## WHAT YOU HAVE TO DO:
Locate the string "this" throughout the material and copy every line in which it occurs.

++++++++

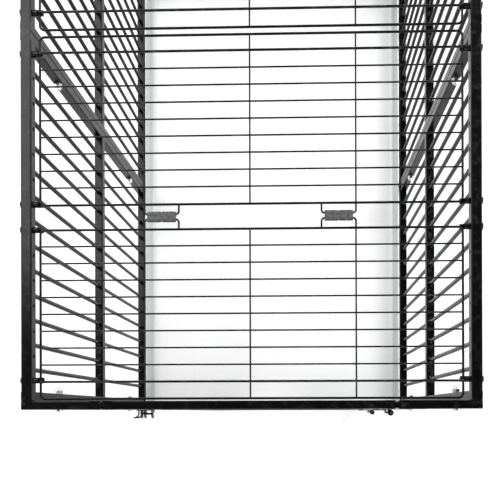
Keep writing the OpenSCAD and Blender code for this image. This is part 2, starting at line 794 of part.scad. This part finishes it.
module caster_fork(side, end) {
    head = caster_h - 0.5;
    color(zinc)
        at_caster(side, end)
            difference() {
                union() {
                    for (s = [-1, 1])
                        translate([s * (cheek_x + cheek_t / 2) - cheek_t / 2, 0, 0])
                            rotate([90, 0, 90]) linear_extrude(cheek_t) polygon(cheek);
                    translate([-cheek_x - cheek_t, -fork_back, head - race_h - bridge_t + 1])
                        cube([2 * (cheek_x + cheek_t), trail + fork_back + 2, bridge_t]);
                    translate([0, 0, head - race_h]) cylinder(d = race_d, h = race_h);
                    rod_z(head - 1, head + stem_l, 0, 0, stem_d);
                }
                rod_x(-leg_w, leg_w, trail, wheel_r, axle_d + run_gap);
                if (end == FRONT)
                    rod_x(-leg_w, leg_w, trail + brake_y, wheel_r + brake_z, brake_d + run_gap);
            }
}

module caster_axle(side, end) {
    half = cheek_x + cheek_t;
    color(zinc)
        at_caster(side, end) {
            rod_x(-half, half, trail, wheel_r, axle_d);
            for (x = [-half - axle_head[1], half])
                rod_x(x, x + axle_head[1], trail, wheel_r, axle_head[0]);
        }
}

// Wheel: a round-edged tyre on a dished hub, as one ring turned round the axle
module caster_wheel(side, end) {
    w = wheel_w / 2;
    color(rubber)
        at_caster(side, end)
            translate([0, trail, wheel_r]) rotate([0, 90, 0])
                difference() {
                    union() {
                        cylinder(r = wheel_r - 2.5, h = wheel_w, center = true);
                        cylinder(r = wheel_r, h = wheel_w - 5, center = true);
                        for (s = [-1, 1])
                            translate([0, 0, s * (w - 2.5)]) rotate_extrude()
                                translate([wheel_r - 2.5, 0]) circle(2.5);
                    }
                    for (s = [-1, 1])
                        translate([0, 0, s * w]) difference() {
                            cylinder(r = wheel_r - 7, h = 8, center = true);
                            cylinder(r = 7, h = 10, center = true);
                        }
                    cylinder(d = axle_d + run_gap, h = 2 * wheel_w, center = true);
                }
}

// Brake lever: a barrel on the fork's rear pin, with a tread plate and a lobe that meets the
// tyre when the lever is pressed down by lever_press degrees
module brake_lever(side, end) {
    color(dark)
        at_caster(side, end)
            translate([0, trail + brake_y, wheel_r + brake_z]) {
                rod_x(-cheek_x - cheek_t, cheek_x + cheek_t, 0, 0, brake_d);
                rod_x(-cheek_x + 0.5, cheek_x - 0.5, 0, 0, 6);
                rotate([lever_lift, 0, 0])
                    translate([0, 0, 0.6]) linear_extrude(lever_t) polygon(tread);
                rod_x(-lobe_w / 2, lobe_w / 2, lobe_out * cos(lobe_a), lobe_out * sin(lobe_a), lobe_d);
            }
}

module caster_fork_front_left() caster_fork(LEFT, FRONT);
module caster_fork_front_right() caster_fork(RIGHT, FRONT);
module caster_fork_rear_left() caster_fork(LEFT, REAR);
module caster_fork_rear_right() caster_fork(RIGHT, REAR);
module caster_axle_front_left() caster_axle(LEFT, FRONT);
module caster_axle_front_right() caster_axle(RIGHT, FRONT);
module caster_axle_rear_left() caster_axle(LEFT, REAR);
module caster_axle_rear_right() caster_axle(RIGHT, REAR);
module caster_wheel_front_left() caster_wheel(LEFT, FRONT);
module caster_wheel_front_right() caster_wheel(RIGHT, FRONT);
module caster_wheel_rear_left() caster_wheel(LEFT, REAR);
module caster_wheel_rear_right() caster_wheel(RIGHT, REAR);
module brake_lever_front_left() brake_lever(LEFT, FRONT);
module brake_lever_front_right() brake_lever(RIGHT, FRONT);

side_panel_left_front();
side_panel_left_rear();
side_panel_right_front();
side_panel_right_rear();
front_panel_left();
front_panel_right();
door();
rear_panel();
roof_grid_front_outer();
roof_grid_front_inner();
roof_grid_rear_inner();
roof_grid_rear_outer();
roof_clips_front();
roof_clips_rear();
roof_hooks();
roof_screws();
panel_bolts();
cap_nuts();
hinge_sockets();
hinge_pins();
latch_guide();
latch_bolt();
latch_keeper();
tray();
tray_runner_left();
tray_runner_right();
upper_rail_left();
upper_rail_right();
upper_cross_front();
upper_cross_rear();
leg_front_left();
leg_front_right();
leg_rear_left();
leg_rear_right();
lower_rail_left();
lower_rail_right();
lower_cross_front();
lower_cross_rear();
shelf();
stand_screws();
rail_end_caps();
caster_sockets();
caster_fork_front_left();
caster_fork_front_right();
caster_fork_rear_left();
caster_fork_rear_right();
caster_axle_front_left();
caster_axle_front_right();
caster_axle_rear_left();
caster_axle_rear_right();
caster_wheel_front_left();
caster_wheel_front_right();
caster_wheel_rear_left();
caster_wheel_rear_right();
brake_lever_front_left();
brake_lever_front_right();
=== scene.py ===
"""Looks for the flight cage on its rolling stand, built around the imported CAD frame."""

import math

import bmesh
import bpy
from mathutils import Matrix, Vector


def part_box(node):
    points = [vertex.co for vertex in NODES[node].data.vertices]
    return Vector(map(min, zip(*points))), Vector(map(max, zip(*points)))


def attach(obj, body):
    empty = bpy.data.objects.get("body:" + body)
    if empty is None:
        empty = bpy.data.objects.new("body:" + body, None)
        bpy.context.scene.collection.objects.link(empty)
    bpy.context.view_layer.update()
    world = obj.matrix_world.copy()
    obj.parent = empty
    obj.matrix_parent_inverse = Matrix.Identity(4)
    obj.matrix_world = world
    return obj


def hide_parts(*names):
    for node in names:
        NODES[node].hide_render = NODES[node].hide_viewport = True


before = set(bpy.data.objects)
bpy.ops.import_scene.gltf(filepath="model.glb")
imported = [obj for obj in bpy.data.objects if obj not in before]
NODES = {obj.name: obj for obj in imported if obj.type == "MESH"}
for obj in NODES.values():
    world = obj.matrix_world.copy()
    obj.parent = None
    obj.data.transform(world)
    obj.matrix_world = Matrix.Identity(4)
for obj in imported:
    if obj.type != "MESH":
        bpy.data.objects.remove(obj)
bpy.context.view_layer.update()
MM = 0.001


def show(name, data):
    """Adds an object with this data to the scene."""
    made = bpy.data.objects.new(name, data)
    bpy.context.scene.collection.objects.link(made)
    return made


# ---------------------------------------------------------------- camera

CAMERA_AT = (0.0526, -0.3785, 1.9902)
CAMERA_TURN = (0.028, 1.276, -0.153)  # degrees about X, Y and Z

camera_data = bpy.data.cameras.new("camera")
camera_data.lens = 44.74
camera_data.sensor_width = 36
camera_data.shift_x = -0.0778
camera_data.shift_y = 0.3209
camera_data.clip_start = 0.01
camera_data.clip_end = 50
camera = show("camera", camera_data)
turn = Matrix.Identity(4)
for angle, axis in zip(CAMERA_TURN, "XYZ"):
    turn = turn @ Matrix.Rotation(math.radians(angle), 4, axis)
camera.matrix_world = Matrix.Translation(CAMERA_AT) @ turn
bpy.context.scene.camera = camera
bpy.context.scene.view_settings.view_transform = "Standard"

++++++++

## EXERCISE RESPONSE:
Keep writing the OpenSCAD and Blender code for this image. This is part 2, starting at line 794 of part.scad. This part finishes it.
    """Adds an object with this data to the scene."""